The ‘suits’ – prime among them Nigel Dodds, whom Baroness Eileen Paisley infamously labelled ‘a cheeky sod’ on the eye-opening and infamous Eamon Mallie TV documentary exposing the downfall of the Paisley party dynasty – have mocked the original Sunday World story with the ‘lame duck’ label being thrown around. 

Mr Dodds should remember how his family nest has been feathered through politics...with him as a Westminster MP and his wife Diane holding down a lucrative post as an MEP in Brussels. 

And we repeat what we reported in our original July 13 report. 

WHEN, not IF, Robinson goes, Nigel Dodds will be a front-runner for the post of DUP party leader. The DUP can’t afford to lose him at the House of Commons with another hung Parliament over in London on the horizon after the next General Election. 

 

And either Arlene Arkinson or Sammy Wilson will be parachuted into the post of First Minister at Stormont even if that means Sammy resigning his seat at Westminster, but handing it over to another pair of ‘safe’ DUP hands. 

Also, we can reveal that Sinn Fein are not going to sign up to the Stormont Bill on welfare reform until they find out what is really happening in DUP ranks. 

This newspaper first revealed that as part of the so-called ‘graduated response’ to the impasse over the Ardoyne Twelfth Orange parade part of that plan would be for the DUP to pull out of the Policing Board, and even the Assembly and Executive at Stormont. 

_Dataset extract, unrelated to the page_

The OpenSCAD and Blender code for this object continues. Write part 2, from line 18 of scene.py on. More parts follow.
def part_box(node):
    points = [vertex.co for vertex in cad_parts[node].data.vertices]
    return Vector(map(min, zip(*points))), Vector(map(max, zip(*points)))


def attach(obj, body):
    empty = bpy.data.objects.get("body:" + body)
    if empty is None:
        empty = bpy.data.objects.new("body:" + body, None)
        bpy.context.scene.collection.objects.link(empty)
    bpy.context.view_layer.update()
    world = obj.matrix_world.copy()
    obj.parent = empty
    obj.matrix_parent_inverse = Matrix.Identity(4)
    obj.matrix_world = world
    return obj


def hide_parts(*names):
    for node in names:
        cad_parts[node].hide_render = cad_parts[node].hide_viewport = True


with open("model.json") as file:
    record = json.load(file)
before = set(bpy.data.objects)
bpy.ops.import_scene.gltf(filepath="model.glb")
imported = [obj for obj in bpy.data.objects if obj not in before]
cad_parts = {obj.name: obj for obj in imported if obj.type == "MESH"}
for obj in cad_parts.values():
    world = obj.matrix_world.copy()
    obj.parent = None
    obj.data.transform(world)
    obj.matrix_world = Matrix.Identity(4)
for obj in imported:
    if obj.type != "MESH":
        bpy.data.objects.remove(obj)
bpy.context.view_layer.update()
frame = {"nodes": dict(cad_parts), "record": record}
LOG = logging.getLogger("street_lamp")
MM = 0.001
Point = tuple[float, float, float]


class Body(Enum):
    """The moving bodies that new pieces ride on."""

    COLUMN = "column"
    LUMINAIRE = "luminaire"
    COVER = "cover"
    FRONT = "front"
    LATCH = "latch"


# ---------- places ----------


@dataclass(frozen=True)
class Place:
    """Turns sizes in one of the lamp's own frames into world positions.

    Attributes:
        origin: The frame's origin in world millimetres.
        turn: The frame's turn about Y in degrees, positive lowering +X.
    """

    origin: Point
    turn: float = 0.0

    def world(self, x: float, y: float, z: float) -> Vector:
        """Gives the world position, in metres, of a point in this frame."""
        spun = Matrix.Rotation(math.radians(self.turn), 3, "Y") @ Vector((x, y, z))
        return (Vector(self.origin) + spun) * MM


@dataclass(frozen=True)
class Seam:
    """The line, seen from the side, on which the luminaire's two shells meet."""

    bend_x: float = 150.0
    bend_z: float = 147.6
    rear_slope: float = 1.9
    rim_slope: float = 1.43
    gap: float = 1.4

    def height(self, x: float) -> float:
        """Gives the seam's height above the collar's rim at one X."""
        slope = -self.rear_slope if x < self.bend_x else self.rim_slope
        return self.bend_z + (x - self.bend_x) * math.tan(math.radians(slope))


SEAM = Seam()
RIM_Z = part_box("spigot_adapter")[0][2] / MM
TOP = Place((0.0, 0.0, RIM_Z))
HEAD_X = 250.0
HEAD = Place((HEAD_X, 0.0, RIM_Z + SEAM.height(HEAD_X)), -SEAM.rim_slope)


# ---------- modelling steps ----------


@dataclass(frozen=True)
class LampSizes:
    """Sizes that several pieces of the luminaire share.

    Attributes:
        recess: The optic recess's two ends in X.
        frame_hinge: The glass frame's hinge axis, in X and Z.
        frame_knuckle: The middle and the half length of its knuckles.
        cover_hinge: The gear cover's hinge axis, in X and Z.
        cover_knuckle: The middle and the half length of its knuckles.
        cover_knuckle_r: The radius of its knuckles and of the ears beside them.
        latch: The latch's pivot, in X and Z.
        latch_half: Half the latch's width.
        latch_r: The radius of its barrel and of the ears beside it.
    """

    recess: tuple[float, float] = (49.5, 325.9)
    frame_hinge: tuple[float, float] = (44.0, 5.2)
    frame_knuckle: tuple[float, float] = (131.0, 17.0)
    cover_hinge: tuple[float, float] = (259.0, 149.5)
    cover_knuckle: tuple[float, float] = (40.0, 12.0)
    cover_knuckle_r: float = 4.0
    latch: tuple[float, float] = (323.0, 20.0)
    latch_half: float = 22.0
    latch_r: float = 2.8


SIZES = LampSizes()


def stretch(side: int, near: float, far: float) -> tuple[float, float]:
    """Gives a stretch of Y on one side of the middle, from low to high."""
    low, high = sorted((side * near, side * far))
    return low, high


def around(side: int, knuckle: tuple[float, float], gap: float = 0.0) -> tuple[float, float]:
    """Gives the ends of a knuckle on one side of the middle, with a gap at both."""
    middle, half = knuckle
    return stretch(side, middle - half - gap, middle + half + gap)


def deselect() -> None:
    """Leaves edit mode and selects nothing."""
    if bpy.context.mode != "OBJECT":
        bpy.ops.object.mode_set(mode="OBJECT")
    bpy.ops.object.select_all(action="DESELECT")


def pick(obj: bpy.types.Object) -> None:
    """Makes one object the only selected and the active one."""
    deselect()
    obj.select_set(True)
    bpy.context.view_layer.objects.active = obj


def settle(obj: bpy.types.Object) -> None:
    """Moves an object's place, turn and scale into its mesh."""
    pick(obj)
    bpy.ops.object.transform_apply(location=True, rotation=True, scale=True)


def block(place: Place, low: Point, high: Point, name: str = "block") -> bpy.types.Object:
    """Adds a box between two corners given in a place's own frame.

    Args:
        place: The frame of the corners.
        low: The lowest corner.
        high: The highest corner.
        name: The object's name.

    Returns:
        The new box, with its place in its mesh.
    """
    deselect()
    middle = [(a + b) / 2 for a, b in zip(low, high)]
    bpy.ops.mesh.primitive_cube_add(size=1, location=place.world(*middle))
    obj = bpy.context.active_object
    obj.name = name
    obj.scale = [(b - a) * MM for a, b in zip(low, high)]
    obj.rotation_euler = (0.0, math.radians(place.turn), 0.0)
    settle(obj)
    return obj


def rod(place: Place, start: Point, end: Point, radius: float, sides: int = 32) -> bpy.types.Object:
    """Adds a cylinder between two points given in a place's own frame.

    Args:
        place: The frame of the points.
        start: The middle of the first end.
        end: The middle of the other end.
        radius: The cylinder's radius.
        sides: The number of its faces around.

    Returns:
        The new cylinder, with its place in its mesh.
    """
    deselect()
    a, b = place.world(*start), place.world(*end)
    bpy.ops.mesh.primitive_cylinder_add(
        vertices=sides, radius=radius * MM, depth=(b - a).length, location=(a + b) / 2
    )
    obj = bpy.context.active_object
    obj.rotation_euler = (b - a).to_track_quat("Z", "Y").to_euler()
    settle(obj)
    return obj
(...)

Unionist politicians met Ulster Secretary of State Teresa Villiers in a summit at Stormont this week wooing her to set up a Commission to rule on the Ardoyne ‘No-Go’ Orange Parades Commission embargo. 

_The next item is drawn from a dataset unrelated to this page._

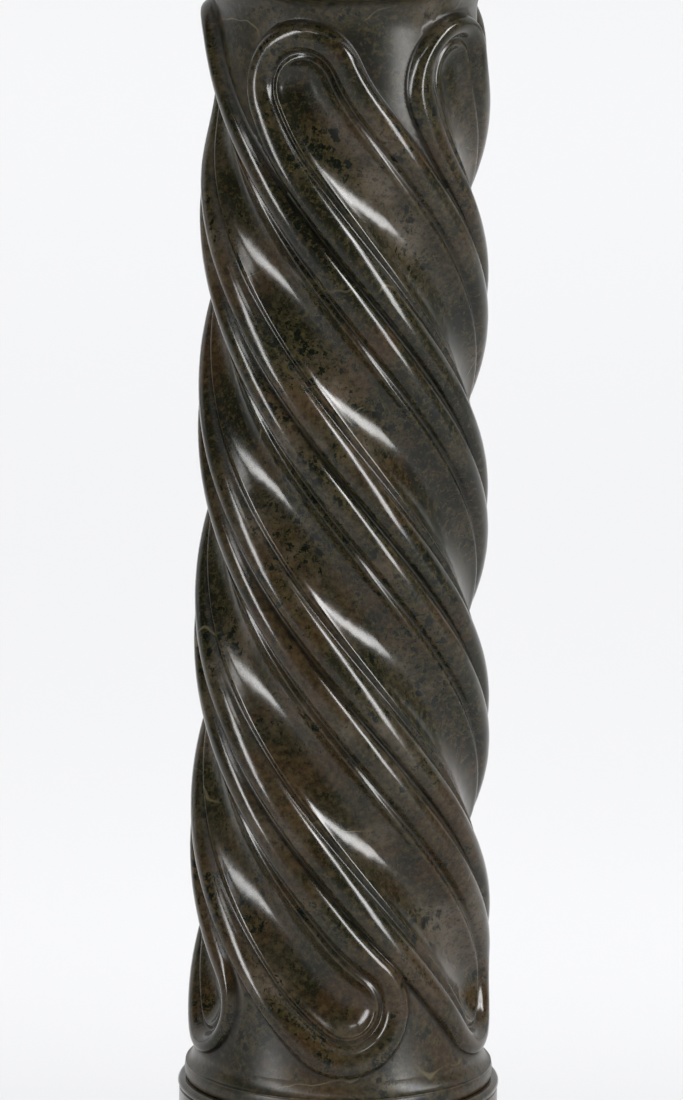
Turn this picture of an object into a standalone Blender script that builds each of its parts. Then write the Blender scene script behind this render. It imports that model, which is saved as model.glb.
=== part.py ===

Peter Robinson made a big PR play after that but Sinn Fein, and Deputy First Minister Martin McGuinness in particular, dissed that as a ‘one-sided’ non-runner further exacerbating the growing gap between him and Robinson as First Minister. 

Now, a Stormont insider has told us that Sinn Fein will ‘sign up to nothing at Stormont’, until they see if the DUP still are members of, and support, ‘the democratically elected and appointed institutions’.

We understand the deadline for that has been set by Sinn Fein for this September – the same ‘high noon’ deadline the DUP coup plotters have already set for the departure of Peter Robinson. 

And that deadline will also prove whether the DUP ‘suits’, like Nigel Dodds, are really ‘lame duck’ Robinson supporters or whether they are setting up their current DUP party leader for another ‘duck shoot’, just like the ‘suits’ did with their Party founder, the Rev. Ian Paisley. 

Meanwhile, another crisis is hitting the DUP at its highest level.

Both nationalist and other unionist MLAs are still calling for Social Development Minister Nelson McCausland to resign.

The quit call came earlier this week after a high-powered Stormont Committee found he had intentionally misled MLAs. 

Minister McCausland accepted that he ‘inadvertently (and) unintentionally misinformed’ MLAs . He originally claimed he held a meeting with with a glazing association. In fact, it was with the Co. Armagh glazing firm Turkington, which has been a donor to the DUP. 

Nelson has tried to turn a blind eye to calls for his resignation, labelling the Committee conclusions ‘flawed’ and ‘one-sided’.

But TUV boss Jim Allister, who sits on the Committee, said Mr McCausland’s credibility was ‘shot through’ and that he should go. 

The resignation from both sides at Stormont still hangs over Minister McCausland this weekend.